RECORDED INFORMATION -
- - -

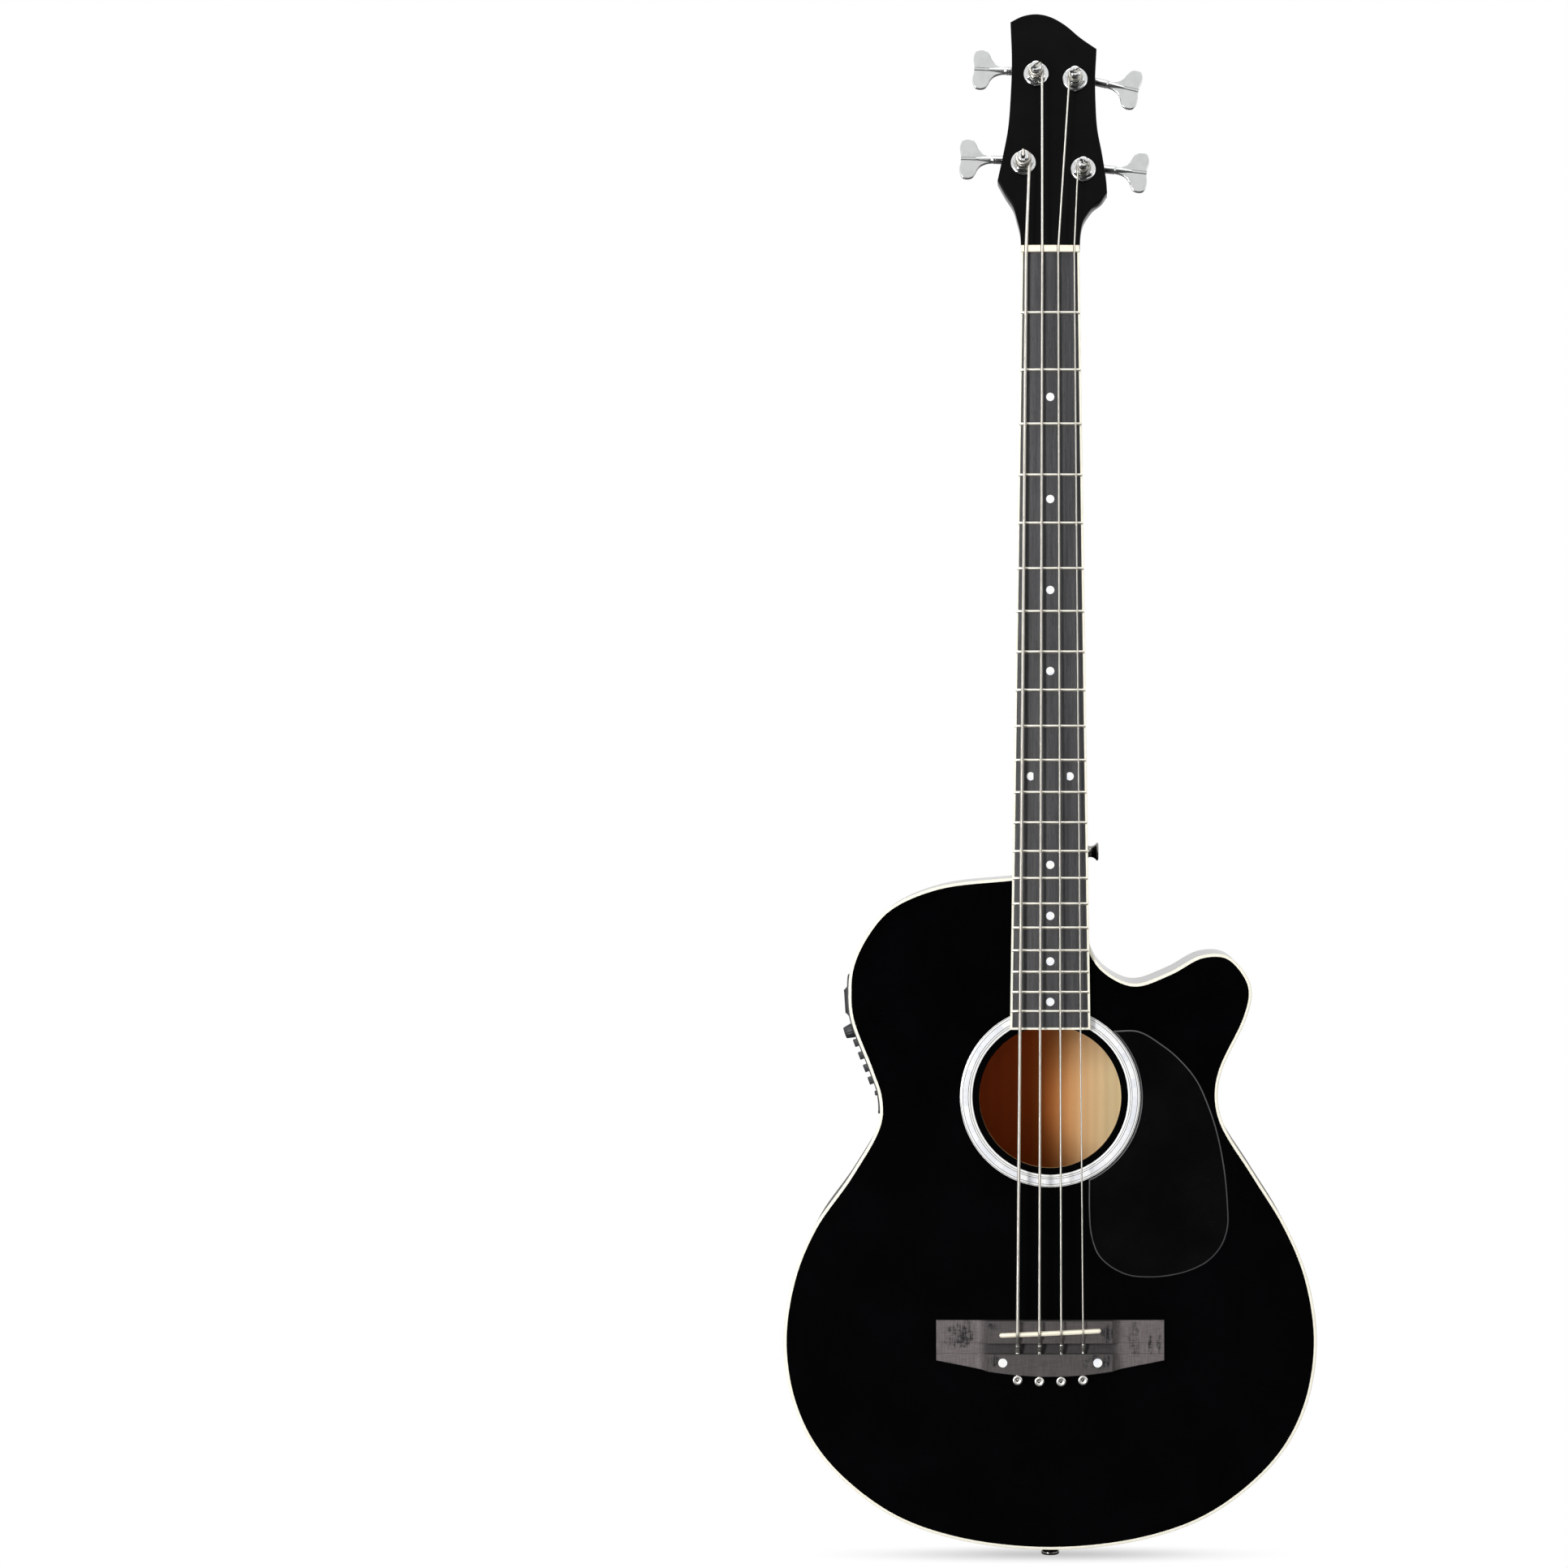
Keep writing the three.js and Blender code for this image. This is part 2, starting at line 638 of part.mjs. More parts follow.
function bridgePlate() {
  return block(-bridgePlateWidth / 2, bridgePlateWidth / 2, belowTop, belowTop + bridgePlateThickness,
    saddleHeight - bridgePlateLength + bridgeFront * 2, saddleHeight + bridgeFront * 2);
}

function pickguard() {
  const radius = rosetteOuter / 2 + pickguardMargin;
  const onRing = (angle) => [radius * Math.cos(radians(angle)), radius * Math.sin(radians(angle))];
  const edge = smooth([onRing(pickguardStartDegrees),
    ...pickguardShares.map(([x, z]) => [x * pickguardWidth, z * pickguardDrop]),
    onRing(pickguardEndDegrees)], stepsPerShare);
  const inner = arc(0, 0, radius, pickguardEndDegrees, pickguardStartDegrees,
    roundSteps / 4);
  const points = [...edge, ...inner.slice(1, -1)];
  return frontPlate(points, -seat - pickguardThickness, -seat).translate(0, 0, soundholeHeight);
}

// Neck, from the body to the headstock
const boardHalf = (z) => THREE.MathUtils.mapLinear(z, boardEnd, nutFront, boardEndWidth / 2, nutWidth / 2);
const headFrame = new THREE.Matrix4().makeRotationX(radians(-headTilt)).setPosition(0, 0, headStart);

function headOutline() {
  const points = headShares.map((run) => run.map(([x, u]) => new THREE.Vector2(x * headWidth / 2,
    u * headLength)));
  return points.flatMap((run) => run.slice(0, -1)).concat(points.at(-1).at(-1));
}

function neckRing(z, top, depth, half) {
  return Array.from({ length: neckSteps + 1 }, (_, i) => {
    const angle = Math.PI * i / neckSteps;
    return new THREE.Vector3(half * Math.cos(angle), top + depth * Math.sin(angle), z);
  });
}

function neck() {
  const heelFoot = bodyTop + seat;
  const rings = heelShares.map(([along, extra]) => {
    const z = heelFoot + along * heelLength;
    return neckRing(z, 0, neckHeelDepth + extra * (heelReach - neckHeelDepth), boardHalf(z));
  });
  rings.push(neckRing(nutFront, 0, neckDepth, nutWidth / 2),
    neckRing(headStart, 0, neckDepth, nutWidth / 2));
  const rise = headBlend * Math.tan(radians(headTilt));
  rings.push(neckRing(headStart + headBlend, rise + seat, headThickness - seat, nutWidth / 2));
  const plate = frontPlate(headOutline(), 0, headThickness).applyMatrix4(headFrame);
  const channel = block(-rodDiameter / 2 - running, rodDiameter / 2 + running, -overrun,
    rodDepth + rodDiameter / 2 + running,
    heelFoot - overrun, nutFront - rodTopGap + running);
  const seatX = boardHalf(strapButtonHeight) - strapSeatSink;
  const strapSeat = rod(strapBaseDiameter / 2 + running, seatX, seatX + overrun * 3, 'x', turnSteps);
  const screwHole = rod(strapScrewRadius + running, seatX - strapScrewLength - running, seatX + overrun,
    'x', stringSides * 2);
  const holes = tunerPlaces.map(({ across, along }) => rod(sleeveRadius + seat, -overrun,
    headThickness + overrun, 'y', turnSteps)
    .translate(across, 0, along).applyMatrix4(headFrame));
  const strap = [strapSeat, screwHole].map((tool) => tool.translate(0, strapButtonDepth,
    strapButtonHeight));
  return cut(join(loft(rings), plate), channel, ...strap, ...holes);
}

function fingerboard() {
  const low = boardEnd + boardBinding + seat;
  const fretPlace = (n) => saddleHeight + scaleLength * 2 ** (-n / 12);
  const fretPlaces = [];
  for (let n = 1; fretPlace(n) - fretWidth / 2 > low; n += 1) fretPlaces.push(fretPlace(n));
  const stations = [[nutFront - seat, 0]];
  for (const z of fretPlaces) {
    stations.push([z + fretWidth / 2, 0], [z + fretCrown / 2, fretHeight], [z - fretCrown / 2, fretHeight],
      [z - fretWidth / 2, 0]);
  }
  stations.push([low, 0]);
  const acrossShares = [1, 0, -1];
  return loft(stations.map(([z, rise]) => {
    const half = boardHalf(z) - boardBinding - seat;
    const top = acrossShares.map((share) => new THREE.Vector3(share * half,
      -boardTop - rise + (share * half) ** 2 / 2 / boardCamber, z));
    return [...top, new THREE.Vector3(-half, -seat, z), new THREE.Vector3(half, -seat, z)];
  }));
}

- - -

THE REQUEST -
Starting with the first line of the data above, copy each line exactly until you reach the line with "const headFrame = new"; include that line as well.

ANSWER FOR THIS EXERCISE -
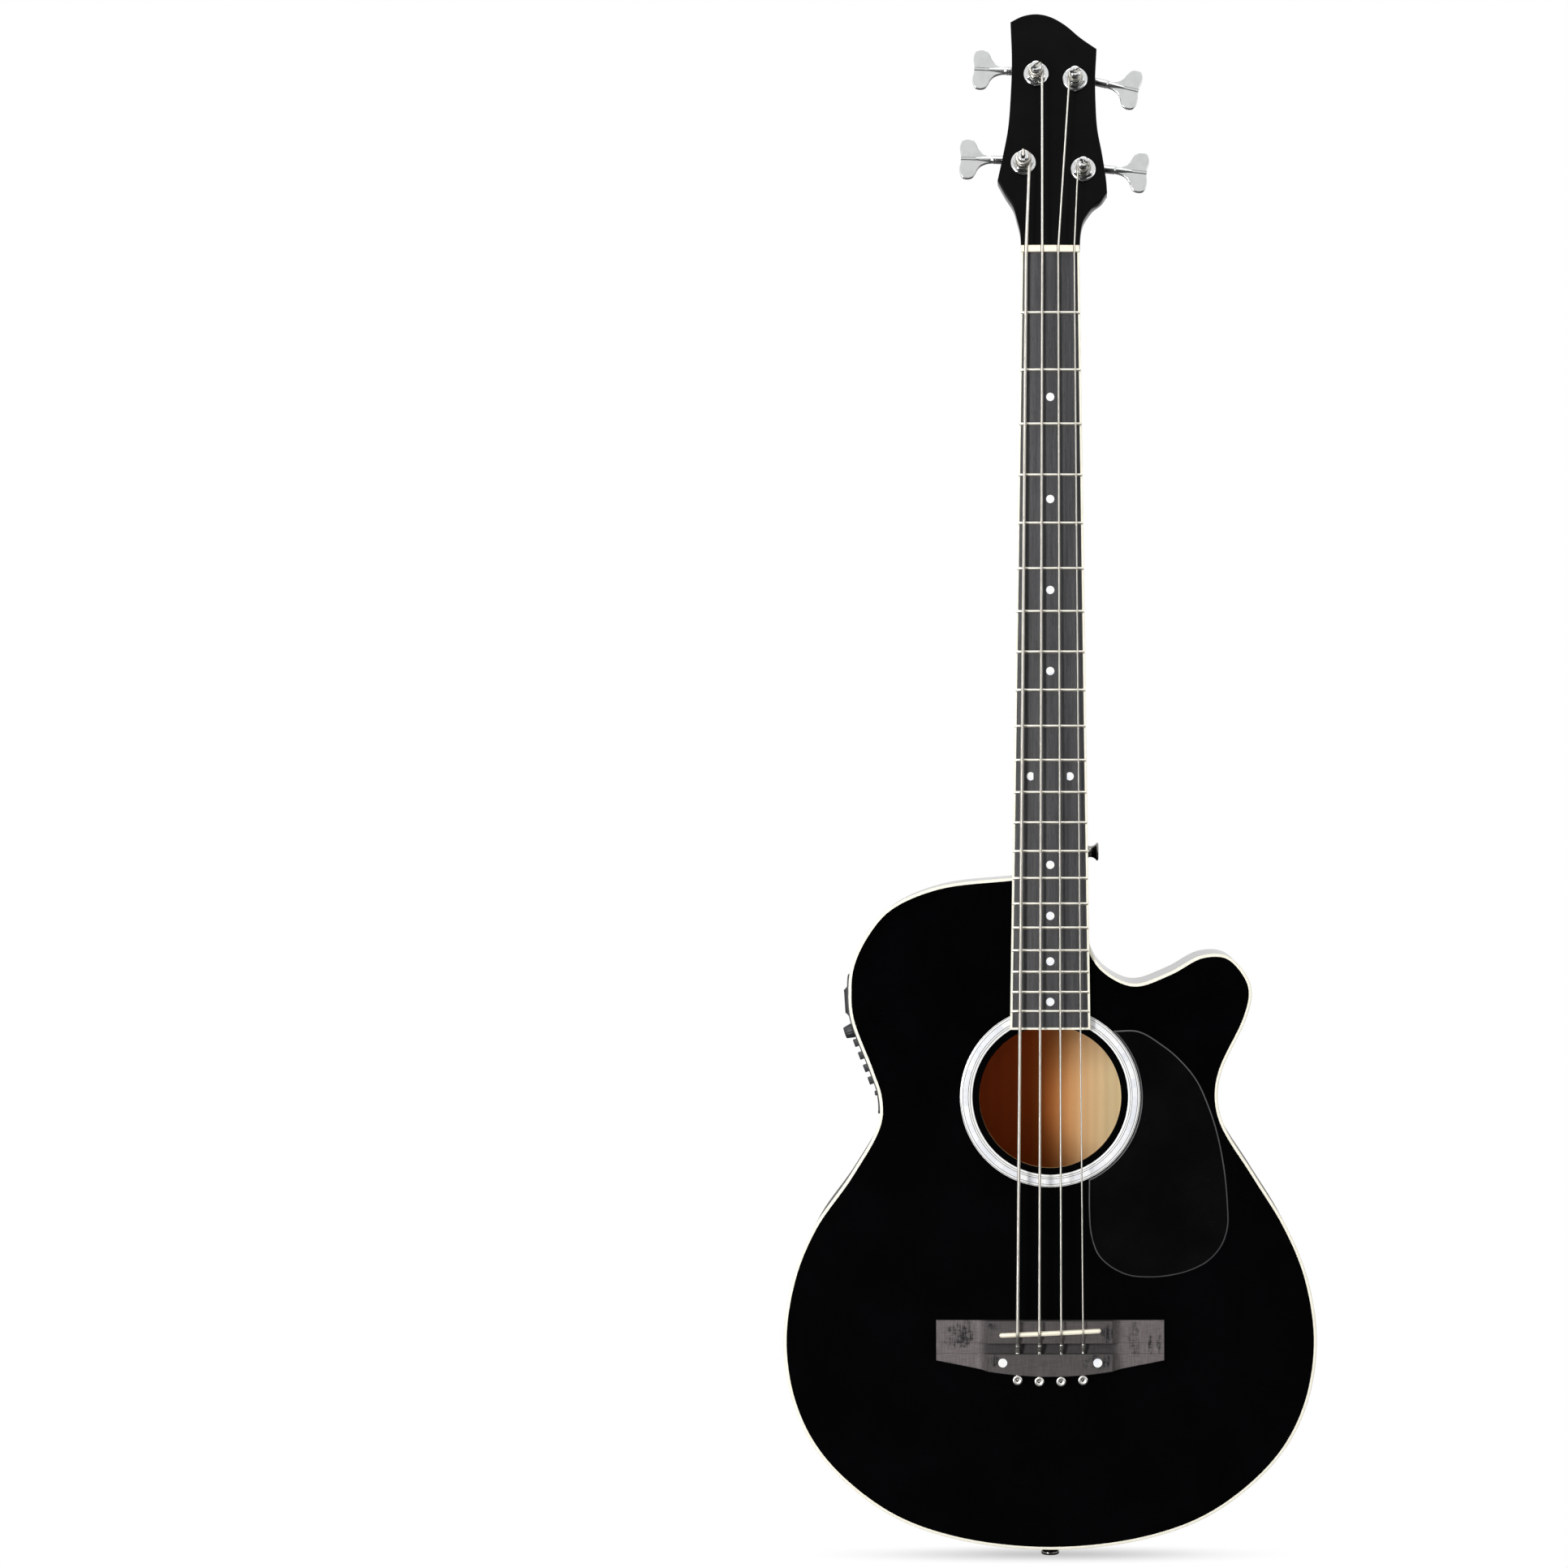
Keep writing the three.js and Blender code for this image. This is part 2, starting at line 638 of part.mjs. More parts follow.
function bridgePlate() {
  return block(-bridgePlateWidth / 2, bridgePlateWidth / 2, belowTop, belowTop + bridgePlateThickness,
    saddleHeight - bridgePlateLength + bridgeFront * 2, saddleHeight + bridgeFront * 2);
}

function pickguard() {
  const radius = rosetteOuter / 2 + pickguardMargin;
  const onRing = (angle) => [radius * Math.cos(radians(angle)), radius * Math.sin(radians(angle))];
  const edge = smooth([onRing(pickguardStartDegrees),
    ...pickguardShares.map(([x, z]) => [x * pickguardWidth, z * pickguardDrop]),
    onRing(pickguardEndDegrees)], stepsPerShare);
  const inner = arc(0, 0, radius, pickguardEndDegrees, pickguardStartDegrees,
    roundSteps / 4);
  const points = [...edge, ...inner.slice(1, -1)];
  return frontPlate(points, -seat - pickguardThickness, -seat).translate(0, 0, soundholeHeight);
}

// Neck, from the body to the headstock
const boardHalf = (z) => THREE.MathUtils.mapLinear(z, boardEnd, nutFront, boardEndWidth / 2, nutWidth / 2);
const headFrame = new THREE.Matrix4().makeRotationX(radians(-headTilt)).setPosition(0, 0, headStart);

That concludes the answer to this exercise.